The Hagler fight was different. Fans still talk about that
spectacularly reckless first round, when either fighter could
have been carried from the ring, and the memories it gave them.
But Hearns remains a little steamed that the memories are at his
expense and, most of all, that Hagler refused a rematch.
Beating Uriah Grant wasn't going to reverse any of those
disappointments, but it did offer Hearns the opportunity of an
elaborate exit. His dressing room before the fight, crowded with
several dozen family members and friends as well as the Kronk
entourage, was hardly electric with prefight excitement. But it
did have the feel of a reunion, with everyone together, enacting
old rituals. After all, he'd done this, more or less, 64 times
In the hour before the fight Hearns posed for hundreds of snaps,
his mother orchestrating many of them. His two oldest sons were
on hand, and there was the usual pep rally, led by brother Billy.
There was also a prayer, held just as the fire marshals were
threatening to clear everybody out.
It was strange, and a little sad, to think that Thomas Hearns
would never again go through these small rites.
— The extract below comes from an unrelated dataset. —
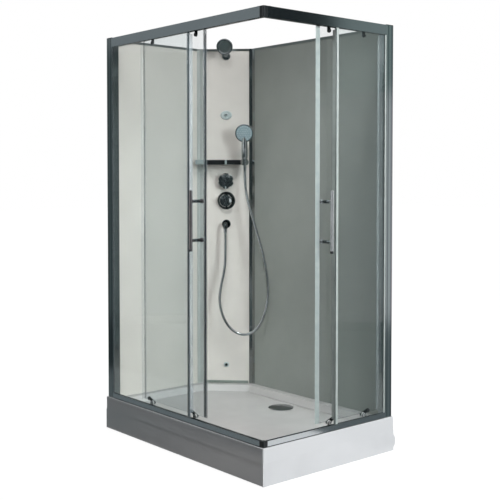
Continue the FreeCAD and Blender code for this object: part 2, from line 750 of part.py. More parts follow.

Steward would
never have that same quiet moment taping his hands that they
first had decades ago, when both were young and poor. They would
never, all together, share in that great hullabaloo as they
walked to the ring, the music wild and the fans leaning over
rails. It was stranger and sadder still, after the fight ended
disastrously, to realize Hearns had done it one fight too many.
Maybe we'll only remember the ones before this.